In New Jersey, John Brennan notes the NFL Giants and Jets “faced a barrage of criticism Monday over their lawsuit seeking to prevent a revival of the American Dream Meadowlands complex.” Triple Five spokesperson Alan Marcus, the developer for the proposed project, said, “It is an assault on the taxpayers of New Jersey who would benefit from the revenue to be generated by this complex.” Bergen County (New Jersey) Exec Kathleen Donovan “pointed to a 40 percent unemployment rate in the area’s building trades.” She added the NFL teams “have put Bergen County’s economic growth at risk” (Bergen RECORD, 6/26).

SCHEDULE TWEAKS: In Baltimore, Matt Vensel noted the Ravens are “examining the sleep patterns of their players this offseason and cross-checking the results with sleep studies conducted by the United States military to see if they can benefit from tweaking their schedules.” Team officials are “hoping to determine that they can gain a competitive advantage by gaining a little extra sleep in the morning.” The Ravens said that they are “considering adjusting their weekly practice schedule” based on the results (Baltimore SUN, 6/22).

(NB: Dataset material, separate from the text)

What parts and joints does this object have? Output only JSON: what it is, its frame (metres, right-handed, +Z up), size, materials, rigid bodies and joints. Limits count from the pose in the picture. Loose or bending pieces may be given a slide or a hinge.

GETTING THEIR KICKS: A Chicago franchise will join the Major Indoor Soccer League this season and the team is expected to play at the Sears Centre in Hoffman Estates. The new team is led by Owners Armando Gamboa and Dave Mokry, who will act as CEO and COO, respectively. No name has been announced yet (Illinois DAILY HERALD, 6/23).

BLANK SLATE: In Arizona, Adam Green wrote the Suns are “heading into an uncertain offseason and, what most believe, an underwhelming future.” It is “worth wondering how the Suns went from the best team we had to the one that no one believes in going forward.” There is no "title or bust" mentality, “no belief that the team is one piece away from a ring.” But what there is “is a somewhat blank slate, from which” President of Basketball Operations Lon Babby, GM Lance Blanks and Managing Partner Robert Sarver “can build a team they believe can compete for a championship” (, 6/22).